Senate SCHIP Deal Poses Another Dilemma for State Officials
Earlier this week, the Senate Finance Committee reached a deal to provide additional funding for the State Children’s Health Insurance Program by raising the federal tobacco tax by 61 cents. The committee estimates the increase, which would take the federal tax to $1 per pack, would raise $35 billion over five years. State legislators should like the extra money for the popular 10-year-old program. However, they may not like the effect that an increase of the federal tax would have on state revenues from their own taxes on cigarettes.
Federal Funds Information for States, a joint project of NCSL and the National Governors Association, estimates that states stand to lose $750 million dollars in the first year after a 61-cent federal tax increase—due to decreased sales. Many state legislators won’t like other parts of the Finance Committee agreement either—including numerous restrictions on state flexibility.

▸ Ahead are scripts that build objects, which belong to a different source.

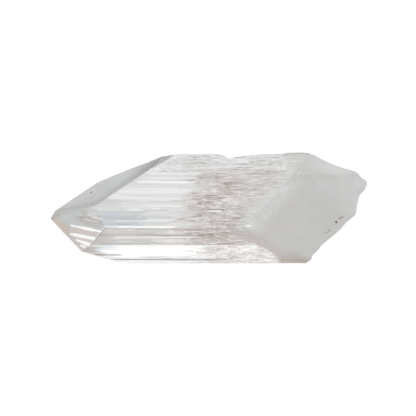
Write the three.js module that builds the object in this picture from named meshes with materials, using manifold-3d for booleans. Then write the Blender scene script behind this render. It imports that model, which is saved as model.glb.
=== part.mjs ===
// A danburite crystal lying on its broad lower face.
//
// It is one solid: a flattened prism with nine striated faces, a chisel point made by three
// faces that meet at the tip, and a rough oblique break at the other end. Millimetres, +Z up.
// X runs along the crystal with the point towards -X, and the lower face lies in Z = 0.
import * as THREE from "three";
import { mergeVertices } from "three/addons/utils/BufferGeometryUtils.js";
import Module from "manifold-3d";

const wasm = await Module();
wasm.setup();

// Driving dimensions.
const THICKNESS = 10.4; // between the broad upper and lower faces
const STRIATION_DEPTH = 0.2; // the deepest step between two bands of a prism face
const STEP_RUN = 0.07; // how far such a step takes to go down
const BAND_UNEVENNESS = 0.7; // how much the widths of the bands vary, from 0 to 1

// The prism faces in order round the section, turning from straight up towards the front.
// lean is a face's outward normal in degrees from straight up, and reach its distance from
// the middle of the section. bands is how many striation bands it has.
const PRISM_FACES = [
  { name: "top", lean: 0, reach: THICKNESS / 2, bands: 11 },
  { name: "front_upper", lean: 57.2, reach: 9.09, bands: 5 },
  { name: "front_lower", lean: 76, reach: 9.77, bands: 4 },
  { name: "front_edge", lean: 92, reach: 10.62, bands: 2 },
  { name: "front_under", lean: 161.2, reach: 7.11, bands: 3 },
  { name: "bottom", lean: 180, reach: THICKNESS / 2, bands: 1 },
  { name: "back_under", lean: 237.2, reach: 10, bands: 1 },
  { name: "back", lean: 261, reach: 9.87, bands: 7 },
  { name: "back_upper", lean: 341.2, reach: 6.8, bands: 5 },
];

// The three faces of the point all pass through the tip. lean is the angle between a face's
// outward normal and the crystal's length, and turn is the normal's turn about that length,
// from straight up towards the front.
const TIP = new THREE.Vector3(-31.6, -0.93, 2.49);
const POINT_FACES = [
  { name: "back_point", lean: 62.2, turn: -42 },
  { name: "front_point", lean: 50.1, turn: 17.2 },
  { name: "under_point", lean: 67.6, turn: 145.9 },
];

// The break: a long oblique face, a bevel that eases it into the upper face, a flatter face at
// its upper back corner, and a short steep face that blunts its thin far end. Each goes through
// a point [x, y, z], and relief is how far its rough surface rises and falls.
const BREAK_FACES = [
  { name: "rim_bevel", lean: 69.3, turn: 17.6, through: [5.9, -7.46, THICKNESS], relief: 0.25 },
  { name: "main_break", lean: 58.5, turn: 29.4, through: [6.7, -7.46, THICKNESS], relief: 0.4 },
  { name: "upper_break", lean: 61.8, turn: 3.1, through: [19.9, 10.56, 8.78], relief: 0.3 },
  { name: "blunt_end", lean: 35.1, turn: 27.3, through: [31.3, 8.14, 0], relief: 0.35 },
];
const BREAK_REACH = 34; // how far the rough faces are made around those points
const BREAK_CELL = 1.15; // the size of their smallest facets
// The lumps of the rough faces: their size along and across the face, and their share of the
// relief.
const LUMPS = [
  { along: 7.5, across: 6, share: 0.55 },
  { along: 3.1, across: 2.7, share: 0.3 },
  { along: 1.3, across: 1.2, share: 0.22 },
];

// Long shallow pits, as ranges in each size: striations that run part of the way along the
// prism, and the etched fibres across its middle. from and to bound their middles along X.
const PITTED_FACES = ["top", "top", "top", "back_upper", "front_upper", "front_lower", "back"];
const PIT_SHARES = [0.06, 0.94]; // where across a face the pits lie
const PIT_SLANT = 0.02; // how far a pit may turn from the crystal's length, in radians
const STRIAE = {
  count: 44,
  from: -20,
  to: 12,
  length: [7, 22],
  width: [0.2, 0.42],
  depth: [0.07, 0.14],
  seed: 43,
};
const FIBRES = {
  count: 90,
  from: -5,
  to: 14,
  length: [2, 7],
  width: [0.25, 0.6],
  depth: [0.12, 0.3],
  seed: 19,
};

// Bites out of the upper back edge, out of the rim of the break and out of the back face of
// the point, each [x, y, z, size].
const CHIPS = [
  [4.7, 11.04, 9.14, 1.5],
  [7.7, 11.4, 9.45, 1.6],
  [10.6, 11.45, 9.5, 1.6],
  [13.7, 11.5, 9.55, 1.6],
  [-7.8, 6.4, 11, 0.95],
  [31.8, 4.4, -0.4, 2.2],
  [28.1, -2.3, -0.5, 2.1],
  [25.1, -5.5, -0.5, 2.1],
  [32.2, 9.6, 1.4, 2],
  [-23.5, 5.2, 2.8, 0.42],
];
const CHIP_STRETCH = 1.25; // a bite is this much longer along X
const CHIP_UNEVENNESS = 0.16; // how far its corners move in and out, as a share of its size
const CUT_SIZE = 190; // the side of the blocks that cut the flat faces of the point

const CRYSTAL_COLOUR = 0xd9d5d2;
const CRYSTAL_ROUGHNESS = 0.3;

// A repeatable source of numbers from 0 to 1.
function numbers(seed) {
  let state = seed;
  return () => {
    state = (Math.imul(state, 1664525) + 1013904223) >>> 0;
    return state / 4294967296;
  };
}

const between = (next, [low, high]) => low + (high - low) * next();

// A fixed number from -1 to 1 for each point of a whole-numbered grid.
function gridNumber(i, j, seed) {
  let h = Math.imul(i + 1013, 374761393) ^ Math.imul(j + 2027, 668265263);
  h = Math.imul(h ^ Math.imul(seed, 974711), 1274126177);
  return (((h ^ (h >>> 15)) >>> 0) / 4294967296) * 2 - 1;
}

// Smooth noise from -1 to 1: the grid's numbers, blended between its four nearest points.
function noise(x, y, seed) {
  const i = Math.floor(x);
  const j = Math.floor(y);
  const blend = (t) => t * t * (3 - 2 * t);
  const u = blend(x - i);
  const v = blend(y - j);
  const low = THREE.MathUtils.lerp(gridNumber(i, j, seed), gridNumber(i + 1, j, seed), u);
  const high = THREE.MathUtils.lerp(
    gridNumber(i, j + 1, seed),
    gridNumber(i + 1, j + 1, seed),
    u,
  );
  return THREE.MathUtils.lerp(low, high, v);
}

// A unit direction: lean is its angle from `along`, 1 or -1 times X, and turn its turn
// about X from straight up towards the front.
function direction(lean, turn, along) {
  const l = THREE.MathUtils.degToRad(lean);
  const t = THREE.MathUtils.degToRad(turn);
  return new THREE.Vector3(
    along * Math.cos(l),
    -Math.sin(l) * Math.sin(t),
    Math.sin(l) * Math.cos(t),
  );
}

// A closed geometry as a manifold-3d solid.
function solid(geometry) {
  const bare = geometry.clone();
  bare.deleteAttribute("normal");
  bare.deleteAttribute("uv");
  const merged = mergeVertices(bare);
  return new wasm.Manifold(
    new wasm.Mesh({
      numProp: 3,
      vertProperties: new Float32Array(merged.attributes.position.array),
      triVerts: new Uint32Array(merged.index.array),
    }),
  );
}

// A solid back as a three.js geometry.
function geometryOf(made) {
  const mesh = made.getMesh();
  const geometry = new THREE.BufferGeometry();
  geometry.setAttribute(
    "position",
    new THREE.BufferAttribute(new Float32Array(mesh.vertProperties), 3),
  );
  geometry.setIndex(new THREE.BufferAttribute(new Uint32Array(mesh.triVerts), 1));
  geometry.computeVertexNormals();
  return geometry;
}

// Where two neighbouring prism faces meet in the section, as (y, z) from its middle.
function corner(a, b) {
  const [p, q] = [a, b].map((face) => direction(90, face.lean, 1));
  const area = p.y * q.z - p.z * q.y;
  return new THREE.Vector2(
    (a.reach * q.z - b.reach * p.z) / area,
    (b.reach * p.y - a.reach * q.y) / area,
  );
}

// The two ends of a prism face in the section.
function faceEnds(face) {
  const k = PRISM_FACES.indexOf(face);
  const before = PRISM_FACES[(k + PRISM_FACES.length - 1) % PRISM_FACES.length];
  const after = PRISM_FACES[(k + 1) % PRISM_FACES.length];
  return [corner(before, face), corner(face, after)];
}

// The section's outline. Between its two ends each face runs as level bands at slightly
// different depths, joined by short steps: the striations of the prism. The first and the
// last band of a face are at its full height, so the corners stay sharp.
function sectionOutline() {
  const next = numbers(7);
  const outline = [];
  for (const face of PRISM_FACES) {
    const [start, end] = faceEnds(face);
    const normal = direction(90, face.lean, 1);
    const inwards = new THREE.Vector2(-normal.y, -normal.z);
    const at = (share, depth) => start.clone().lerp(end, share).addScaledVector(inwards, depth);
    const run = STEP_RUN / start.distanceTo(end);

    outline.push(start);
    let depth = 0;
    for (let band = 1; band < face.bands; band++) {
      const share = (band + BAND_UNEVENNESS * (next() - 0.5)) / face.bands;
      const nextDepth = band === face.bands - 1 ? 0 : STRIATION_DEPTH * next();
      outline.push(at(share - run, depth), at(share + run, nextDepth));
      depth = nextDepth;
    }
  }
  return outline;
}

// The striated prism, longer than the crystal at both ends.
function prism() {
  const uncutLength = 4 * Math.abs(TIP.x);
  const geometry = new THREE.ExtrudeGeometry(new THREE.Shape(sectionOutline()), {
    depth: uncutLength,
    bevelEnabled: false,
  });
  const lengthways = new THREE.Matrix4().makeBasis(
    new THREE.Vector3(0, 1, 0),
    new THREE.Vector3(0, 0, 1),
    new THREE.Vector3(1, 0, 0),
  );
  geometry.applyMatrix4(lengthways);
  geometry.translate(-uncutLength / 2, 0, THICKNESS / 2);
  return solid(geometry);
}

// Turns a geometry's +Z to the direction `out` and moves its origin to [x, y, z].
function place(geometry, out, [x, y, z]) {
  const up = new THREE.Vector3(0, 0, 1);
  geometry.applyQuaternion(new THREE.Quaternion().setFromUnitVectors(up, out));
  geometry.translate(x, y, z);
  return geometry;
}

// Everything on the outer side of one flat face of the point.
function beyondPointFace(face) {
  const geometry = new THREE.BoxGeometry(CUT_SIZE, CUT_SIZE, CUT_SIZE);
  geometry.translate(0, 0, CUT_SIZE / 2);
  return solid(place(geometry, direction(face.lean, face.turn, -1), TIP.toArray()));
}

// Everything beyond one rough face of the break. The block's near side is a grid of small
// facets that noise lifts along the face's normal, in lumps of three sizes.
function beyondBreakFace(face, k) {
  const cells = Math.round((2 * BREAK_REACH) / BREAK_CELL);
  const side = 2 * BREAK_REACH;
  const geometry = new THREE.BoxGeometry(side, side, side, cells, cells, 1);
  geometry.translate(0, 0, side / 2);
  const position = geometry.attributes.position;
  for (let i = 0; i < position.count; i++) {
    if (position.getZ(i) > side / 2) continue;
    let lift = 0;
    LUMPS.forEach((lump, n) => {
      const x = position.getX(i) / lump.along;
      const y = position.getY(i) / lump.across;
      lift += lump.share * noise(x, y, 8 * k + n + 3);
    });
    position.setZ(i, face.relief * lift);
  }
  return solid(place(geometry, direction(face.lean, face.turn, 1), face.through));
}

// A long pit: a stretched octahedron whose middle lies on a prism face.
function longPit(face, sizes, next) {
  const [start, end] = faceEnds(face);
  const middle = start.lerp(end, between(next, PIT_SHARES));
  const geometry = new THREE.OctahedronGeometry(1);
  geometry.scale(
    between(next, sizes.length) / 2,
    between(next, sizes.width) / 2,
    between(next, sizes.depth),
  );
  geometry.rotateZ(between(next, [-PIT_SLANT, PIT_SLANT]));
  geometry.rotateX(THREE.MathUtils.degToRad(face.lean));
  geometry.translate(
    between(next, [sizes.from, sizes.to]),
    middle.x,
    middle.y + THICKNESS / 2,
  );
  return solid(geometry);
}

// A family of long pits. The wide upper face has the most of them.
function longPits(sizes) {
  const next = numbers(sizes.seed);
  return Array.from({ length: sizes.count }, () => {
    const name = PITTED_FACES[Math.floor(next() * PITTED_FACES.length)];
    const face = PRISM_FACES.find((candidate) => candidate.name === name);
    return longPit(face, sizes, next);
  });
}

// A bite: an uneven lump with flat facets. k sets its unevenness and how it is turned.
function chip([x, y, z, size], k) {
  const geometry = new THREE.IcosahedronGeometry(size, 1);
  const position = geometry.attributes.position;
  const p = new THREE.Vector3();
  for (let i = 0; i < position.count; i++) {
    p.fromBufferAttribute(position, i);
    p.multiplyScalar(1 + CHIP_UNEVENNESS * noise(2.3 * p.x, 2.3 * p.y + 1.7 * p.z, 31 + k));
    position.setXYZ(i, p.x * CHIP_STRETCH, p.y, p.z);
  }
  geometry.rotateX(k);
  geometry.translate(x, y, z);
  return solid(geometry);
}

// The whole crystal as one solid.
function crystalSolid() {
  const cutters = [
    ...POINT_FACES.map(beyondPointFace),
    ...BREAK_FACES.map(beyondBreakFace),
    ...longPits(STRIAE),
    ...longPits(FIBRES),
    ...CHIPS.map(chip),
  ];
  return wasm.Manifold.difference([prism(), ...cutters]);
}

const crystal = new THREE.Mesh(
  geometryOf(crystalSolid()),
  new THREE.MeshStandardMaterial({
    color: CRYSTAL_COLOUR,
    roughness: CRYSTAL_ROUGHNESS,
    metalness: 0,
  }),
);
crystal.name = "danburite_crystal";

// The origin is under the middle of the crystal, on the surface that it rests on.
const box = new THREE.Box3().setFromBufferAttribute(crystal.geometry.attributes.position);
const middle = box.getCenter(new THREE.Vector3());
crystal.geometry.translate(-middle.x, -middle.y, -box.min.z);

const specimen = new THREE.Group();
specimen.add(crystal);

export default specimen;
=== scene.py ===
"""A danburite crystal lying on a pale floor: its clear striated body, its fibres and its studio."""

from __future__ import annotations

import logging
import math
from dataclasses import dataclass
from enum import Enum

import bpy
import numpy as np
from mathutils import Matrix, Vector

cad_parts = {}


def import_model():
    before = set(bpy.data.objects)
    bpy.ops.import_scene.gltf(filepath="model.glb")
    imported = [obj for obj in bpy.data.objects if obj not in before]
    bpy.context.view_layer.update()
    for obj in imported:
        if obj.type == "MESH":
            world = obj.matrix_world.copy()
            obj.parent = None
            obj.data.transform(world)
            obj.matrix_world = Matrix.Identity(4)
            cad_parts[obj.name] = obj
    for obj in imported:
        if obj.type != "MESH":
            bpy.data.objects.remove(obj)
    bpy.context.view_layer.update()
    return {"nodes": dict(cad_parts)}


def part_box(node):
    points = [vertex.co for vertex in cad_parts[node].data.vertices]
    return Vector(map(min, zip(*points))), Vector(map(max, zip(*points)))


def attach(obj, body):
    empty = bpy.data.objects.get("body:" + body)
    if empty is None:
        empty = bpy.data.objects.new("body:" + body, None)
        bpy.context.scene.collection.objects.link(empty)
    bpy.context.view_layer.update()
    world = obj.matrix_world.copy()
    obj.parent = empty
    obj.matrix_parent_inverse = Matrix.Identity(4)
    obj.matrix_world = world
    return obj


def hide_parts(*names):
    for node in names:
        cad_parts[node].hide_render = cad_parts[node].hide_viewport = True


LOG = logging.getLogger("danburite")
MM = 0.001
NODE = "danburite_crystal"
BODY = "root"
HASH_FACTORS = (374761393, 668265263, 974711)
HASH_ROUNDS = ((13, 1274126177), (16, 2246822519))
HASH_LAST_SHIFT = 15
WORD = 2**32 - 1
CHANGE_OF_FACE = 40.0
SHARP_DEGREES = 14

Array = np.ndarray
Place = tuple[float, float, float]
Span = tuple[float, float]


# --- Noise and small helpers ---


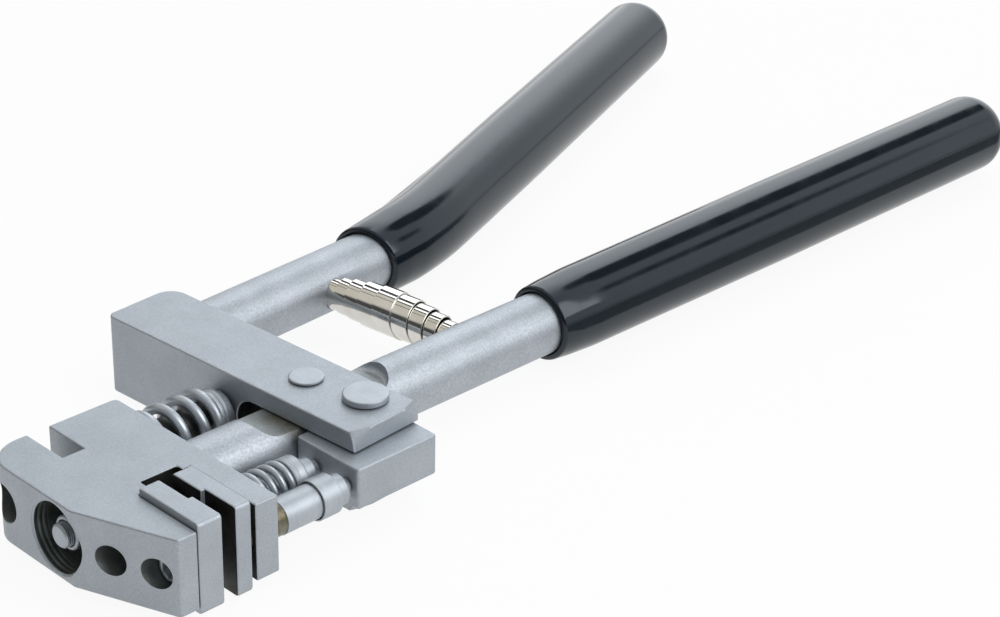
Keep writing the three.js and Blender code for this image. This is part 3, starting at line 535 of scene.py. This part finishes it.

Maryland Delegate Bonds With Senators
Yesterday, Maryland Delegate Sandy Rosenberg represented NCSL at a meeting arranged by the U.S. Senate Democratic leadership on food stamps and other nutrition assistance elements of the new Farm Bill. Senate schedules are so full that is rare to ever find 10 senators in the same room at once—even on the Senate floor. But 10 of them, including such heavyweights as Majority Leader Harry Reid and Massachusetts icon Ted Kennedy showed up for the hour-long session. Delegate Rosenberg, the only state or local elected official in the mix, was a big hit and was especially well-received by the senators who once served in their state legislatures, including Maryland Senator Ben Cardin, Michigan Senator Debbie Stabenow and Montana Senator Jon Tester.
No Child Left Behind Task Force Holds Reunion
In early 2004, NCSL’s leadership created a bipartisan task force to examine the federal No Child Left Behind law and to make recommendations for improving it. The task force, co-chaired by New York Senator Steve Saland and Minnesota Senator Steve Kelley, met eight times in 10 months and produced a set of 44 recommendations that was adopted unanimously by the NCSL Executive Committee in early 2005. The report was the first by any major national organization and placed NCSL squarely as a leading critic of the law and the way it was being implemented.
In mid-June, 10 former members of the task force reconvened in our nation’s capital to get updated on recent No Child Left Behind developments, to review the NCSL recommendations and to plot lobbying strategy for affecting reauthorization of the law. Most of the experts who met with the group were not sanguine that Congress and the president will be able to agree on a renewal of the law this year. If they can’t, then it is likely that nothing will happen until 2009—after the next presidential and congressional elections. That could be good news for state legislators hoping to have more influence on the process than they have been able to muster so far.
NCSL Holds Off Preemption in Farm Bill
State legislators have several interests in a new Farm Bill—most prominently rural development and nutrition programs. We discovered another one in late May when one of the House Agriculture subcommittees approved legislation that contained broad preemption of state authority to regulate food safety. For example, the language would have given the secretary of agriculture the authority to prevent states from regulating trans fats or genetically modified organisms. Kansas Senate President Steve Morris, who heads up NCSL’s Farm Bill working group, sent a letter to the committee chair, Minnesota Representative Colin Peterson, asking that the provision be struck from the bill to be considered by the full committee. Senator Morris’ letter had the desired effect. The draft of the chair’s mark of the bill, which was released this week, drops the preemption language.
Carl Tubbesing is the deputy executive director of NCSL.